Task
Print again only this span: the line with "Keep writing the", the line with "joined in pieces.", and all lines between them, exactly as given.

------ Records provided

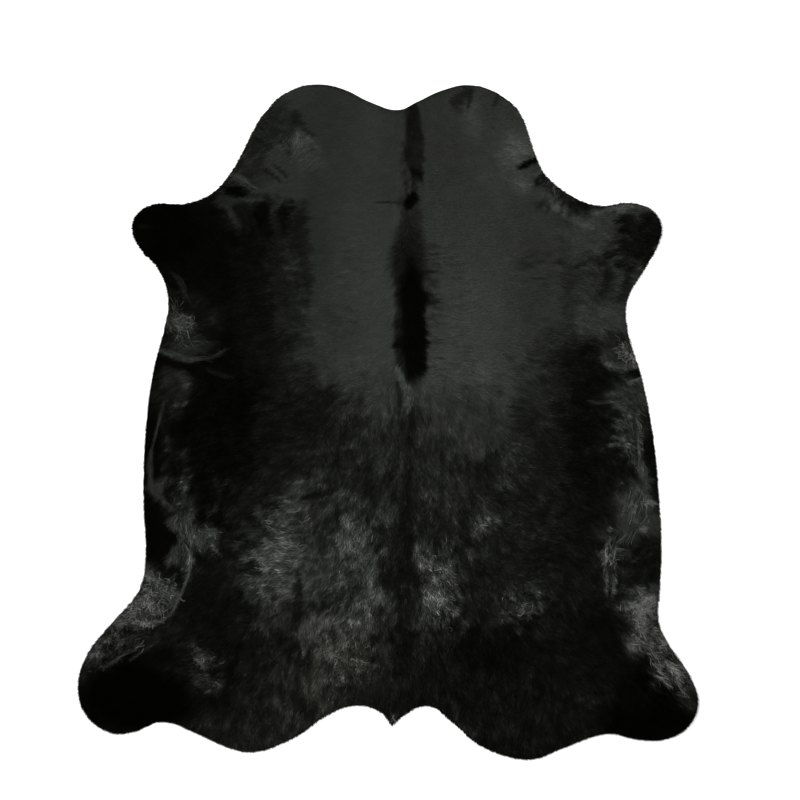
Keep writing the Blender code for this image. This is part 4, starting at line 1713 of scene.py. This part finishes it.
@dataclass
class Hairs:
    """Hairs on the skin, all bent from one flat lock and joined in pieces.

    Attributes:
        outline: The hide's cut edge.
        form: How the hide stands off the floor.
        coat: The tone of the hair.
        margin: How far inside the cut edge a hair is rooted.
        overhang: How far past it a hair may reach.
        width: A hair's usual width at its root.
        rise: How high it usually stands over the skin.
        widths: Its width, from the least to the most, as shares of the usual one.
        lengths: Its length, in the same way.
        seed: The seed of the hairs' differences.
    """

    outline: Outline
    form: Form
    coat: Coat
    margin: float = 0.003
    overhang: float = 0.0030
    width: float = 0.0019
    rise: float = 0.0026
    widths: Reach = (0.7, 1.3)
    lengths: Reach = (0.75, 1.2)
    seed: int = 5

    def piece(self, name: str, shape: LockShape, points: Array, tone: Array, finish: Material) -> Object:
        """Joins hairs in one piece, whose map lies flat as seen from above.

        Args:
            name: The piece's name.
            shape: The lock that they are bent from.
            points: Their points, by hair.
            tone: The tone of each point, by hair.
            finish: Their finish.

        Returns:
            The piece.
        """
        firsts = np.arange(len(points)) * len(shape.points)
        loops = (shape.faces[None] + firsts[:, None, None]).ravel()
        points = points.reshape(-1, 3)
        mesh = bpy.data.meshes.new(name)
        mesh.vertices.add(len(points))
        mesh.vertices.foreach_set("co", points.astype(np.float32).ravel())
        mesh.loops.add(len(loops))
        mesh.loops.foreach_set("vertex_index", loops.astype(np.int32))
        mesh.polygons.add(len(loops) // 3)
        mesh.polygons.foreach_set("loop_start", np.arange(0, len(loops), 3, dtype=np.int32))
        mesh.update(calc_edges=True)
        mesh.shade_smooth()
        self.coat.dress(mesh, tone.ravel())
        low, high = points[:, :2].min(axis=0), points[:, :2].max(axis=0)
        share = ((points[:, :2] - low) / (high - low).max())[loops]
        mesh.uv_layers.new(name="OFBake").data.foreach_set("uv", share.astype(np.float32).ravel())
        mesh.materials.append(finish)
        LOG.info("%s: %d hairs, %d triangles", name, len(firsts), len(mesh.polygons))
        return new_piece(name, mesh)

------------
------ Records provided

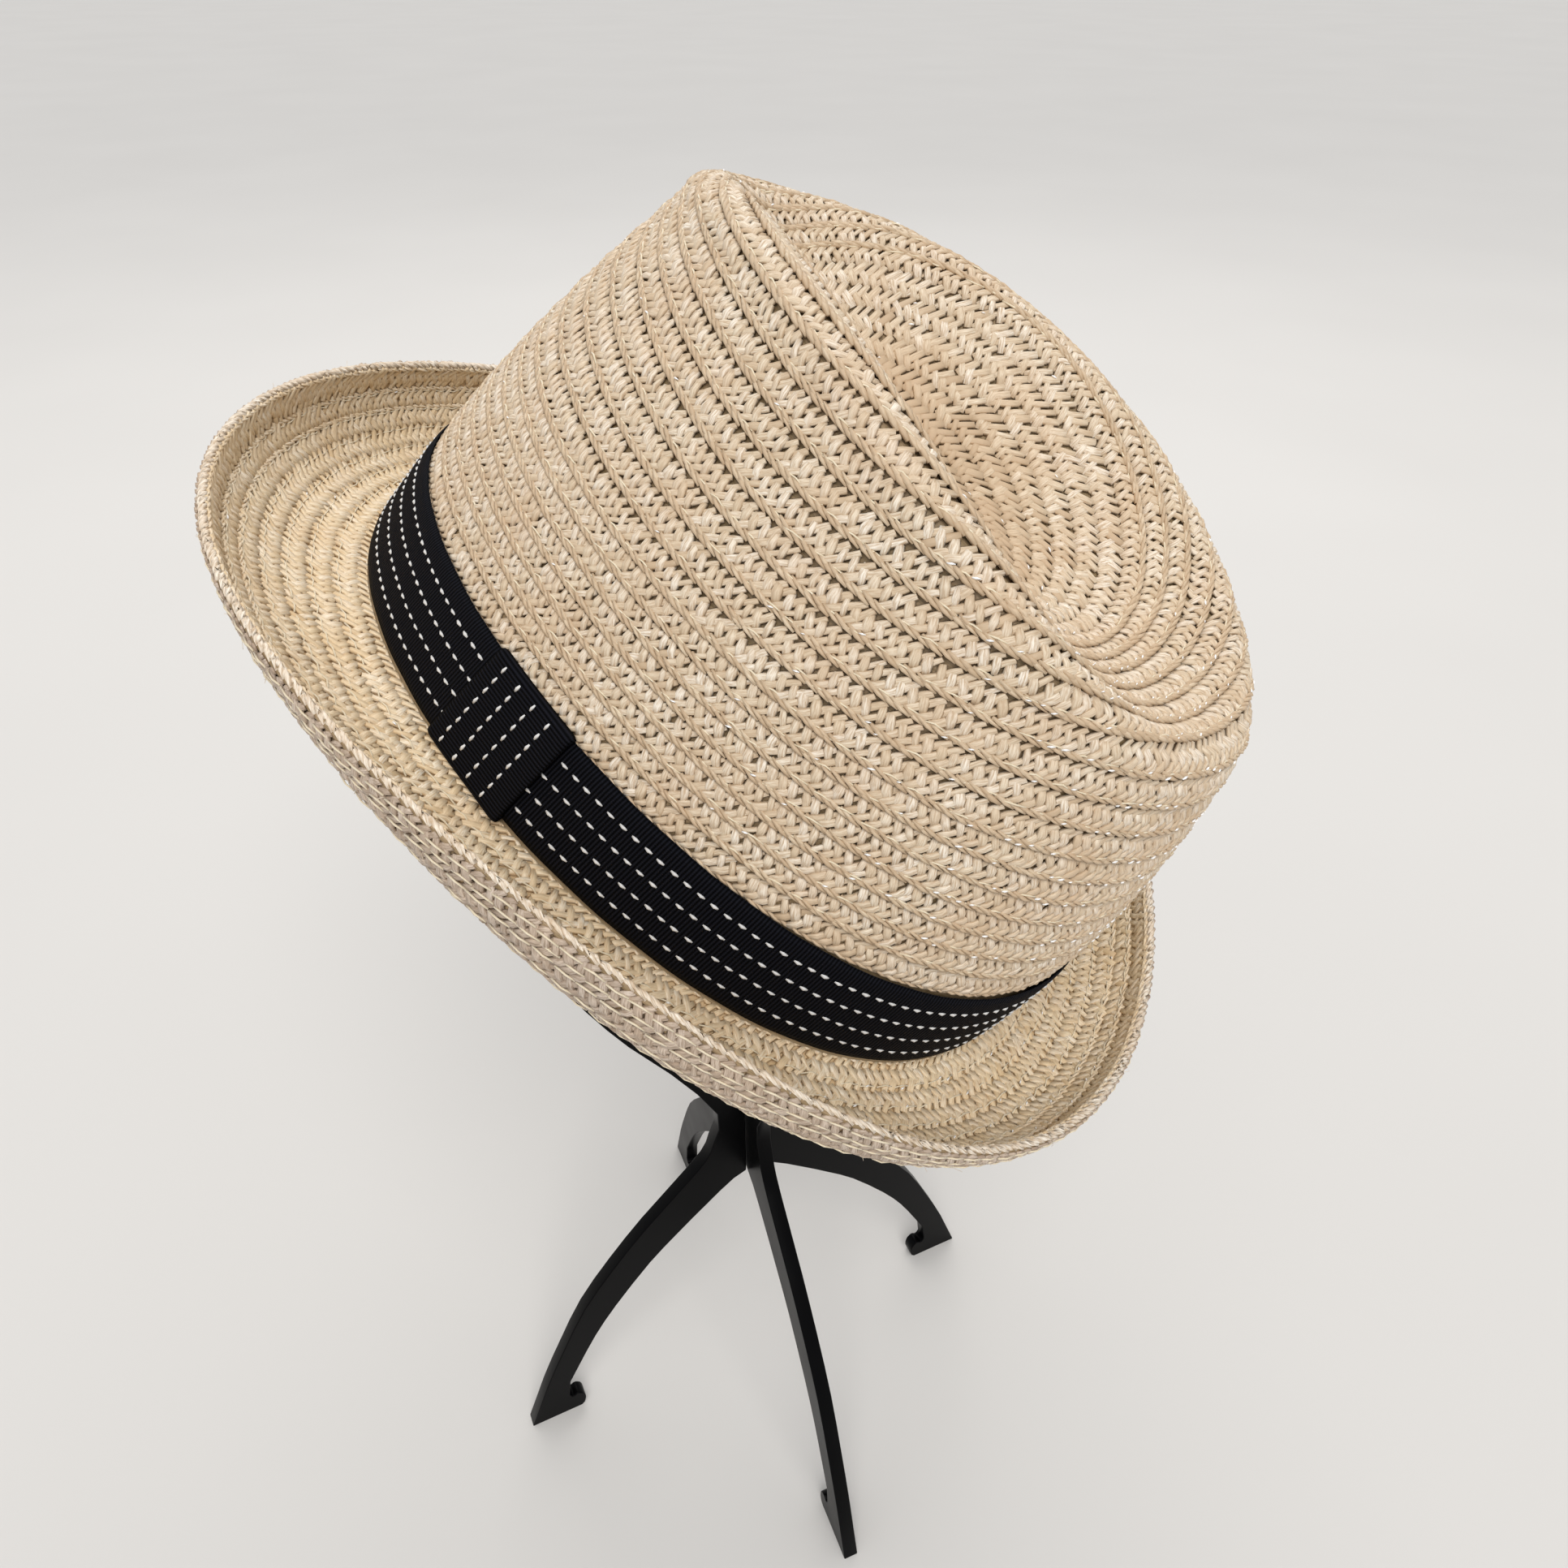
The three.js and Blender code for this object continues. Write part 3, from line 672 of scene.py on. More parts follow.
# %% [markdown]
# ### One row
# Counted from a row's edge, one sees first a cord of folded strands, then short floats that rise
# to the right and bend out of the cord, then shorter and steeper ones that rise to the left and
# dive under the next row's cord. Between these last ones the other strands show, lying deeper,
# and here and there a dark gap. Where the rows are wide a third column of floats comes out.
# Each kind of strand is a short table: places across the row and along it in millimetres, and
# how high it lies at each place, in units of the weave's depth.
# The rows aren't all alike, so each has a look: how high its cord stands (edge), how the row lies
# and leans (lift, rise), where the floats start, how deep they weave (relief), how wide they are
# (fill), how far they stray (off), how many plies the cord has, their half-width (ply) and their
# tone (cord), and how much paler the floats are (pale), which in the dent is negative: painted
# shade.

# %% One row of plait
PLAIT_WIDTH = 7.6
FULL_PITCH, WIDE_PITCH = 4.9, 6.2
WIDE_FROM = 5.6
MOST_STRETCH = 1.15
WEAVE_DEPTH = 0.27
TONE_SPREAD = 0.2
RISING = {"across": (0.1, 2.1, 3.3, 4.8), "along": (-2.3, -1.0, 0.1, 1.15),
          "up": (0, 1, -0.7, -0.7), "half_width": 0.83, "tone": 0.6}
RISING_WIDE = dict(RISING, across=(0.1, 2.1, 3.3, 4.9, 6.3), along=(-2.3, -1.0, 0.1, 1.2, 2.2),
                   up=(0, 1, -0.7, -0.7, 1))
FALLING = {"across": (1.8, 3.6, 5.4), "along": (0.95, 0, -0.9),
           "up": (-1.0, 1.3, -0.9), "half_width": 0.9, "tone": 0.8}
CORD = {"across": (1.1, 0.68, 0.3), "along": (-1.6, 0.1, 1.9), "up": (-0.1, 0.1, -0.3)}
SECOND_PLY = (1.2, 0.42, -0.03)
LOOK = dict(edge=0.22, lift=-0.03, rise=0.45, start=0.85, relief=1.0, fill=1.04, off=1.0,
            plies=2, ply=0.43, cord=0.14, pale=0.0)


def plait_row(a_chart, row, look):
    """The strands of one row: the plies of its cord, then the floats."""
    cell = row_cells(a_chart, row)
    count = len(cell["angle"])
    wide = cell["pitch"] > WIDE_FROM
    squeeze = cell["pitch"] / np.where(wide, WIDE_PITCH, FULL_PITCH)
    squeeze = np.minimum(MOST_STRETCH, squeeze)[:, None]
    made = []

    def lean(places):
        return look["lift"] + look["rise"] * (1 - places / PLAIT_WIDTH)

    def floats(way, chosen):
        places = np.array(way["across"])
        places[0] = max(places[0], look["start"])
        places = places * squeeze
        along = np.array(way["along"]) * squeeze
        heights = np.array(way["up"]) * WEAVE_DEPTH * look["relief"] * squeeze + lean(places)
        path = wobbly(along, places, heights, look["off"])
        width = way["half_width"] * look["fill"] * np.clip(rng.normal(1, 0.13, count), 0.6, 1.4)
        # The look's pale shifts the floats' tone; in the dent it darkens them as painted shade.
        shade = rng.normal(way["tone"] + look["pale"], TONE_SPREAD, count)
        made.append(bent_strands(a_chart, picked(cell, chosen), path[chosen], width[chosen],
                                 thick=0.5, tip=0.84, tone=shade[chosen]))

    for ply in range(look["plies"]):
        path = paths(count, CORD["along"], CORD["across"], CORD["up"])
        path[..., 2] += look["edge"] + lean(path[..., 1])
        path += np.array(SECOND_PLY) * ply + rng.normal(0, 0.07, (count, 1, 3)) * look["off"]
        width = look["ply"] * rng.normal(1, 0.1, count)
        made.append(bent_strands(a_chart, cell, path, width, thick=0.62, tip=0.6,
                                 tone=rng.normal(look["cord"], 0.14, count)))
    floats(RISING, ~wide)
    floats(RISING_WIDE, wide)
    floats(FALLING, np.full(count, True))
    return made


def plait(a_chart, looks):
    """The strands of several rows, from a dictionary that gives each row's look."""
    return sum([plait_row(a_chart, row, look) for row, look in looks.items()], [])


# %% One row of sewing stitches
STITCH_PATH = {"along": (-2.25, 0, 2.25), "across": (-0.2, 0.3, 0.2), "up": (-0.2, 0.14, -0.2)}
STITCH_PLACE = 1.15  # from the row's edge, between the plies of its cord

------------

The result
Keep writing the Blender code for this image. This is part 4, starting at line 1713 of scene.py. This part finishes it.
@dataclass
class Hairs:
    """Hairs on the skin, all bent from one flat lock and joined in pieces.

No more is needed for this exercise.